Advantages and Disadvantages of a Balanced Budget

Proponents of a balanced budget argue that excessive budget deficits saddle future generations with untenable debt. Just as any household or business must balance its spending against available income over time or risk bankruptcy, a government should strive to maintain some balance between tax revenues and expenditures. Most economists agree that an excessive public sector debt burden can pose a major systemic risk to an economy. Eventually, taxes must be raised or the money supply artificially increased—thus devaluing the currency—to service this debt. This can result in a crippling tax bill once taxes are eventually raised, excessively high interest rates that crimp business and consumer access to credit, or rampant inflation that may disrupt the entire economy. 

On the other hand, running consistent budget surpluses tends to not be politically popular. While it may be beneficial for governments to sock away surpluses for so-called "rainy day funds" in case of a downturn in tax revenue, the government is generally not expected to operate as a for-profit business. The existence of surplus government funds tends to lead to demands for either lower taxes or, more often, increased spending since money accumulating the public accounts makes an attractive target for special interest spending. Running a generally balanced budget may help governments to avoid the perils or either deficits or surpluses. 

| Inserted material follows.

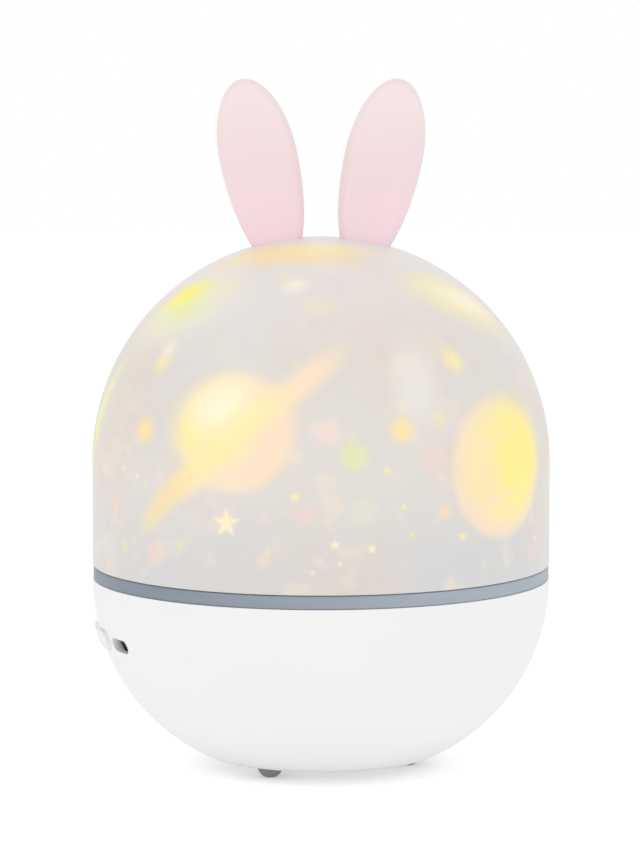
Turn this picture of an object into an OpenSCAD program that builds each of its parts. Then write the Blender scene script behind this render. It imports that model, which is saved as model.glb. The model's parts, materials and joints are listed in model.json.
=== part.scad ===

However, some economists feel budget deficits and surpluses serve a valuable purpose, via fiscal policy, enough so that risking the dire effects of excessive debt may be worth the risk, at least in the short run. Keynesian economists insist that deficit spending represents a key tactic in the government's arsenal to fight recessions. During economic contraction, they argue, demand falls, which leads to gross domestic product (GDP) declines. Deficit spending, Keynesians say, can be used to make up for deficient private demand or to stimulate private sector spending by injecting money into key sectors of the economy. During good economic times, they argue (though perhaps less forcefully), governments should run budget surpluses to restrain private sector demand driven by excessive optimism. For Keynesians, a balanced budget in effect represents an abdication of the government's duty to use fiscal policy to steer the economy one way or another.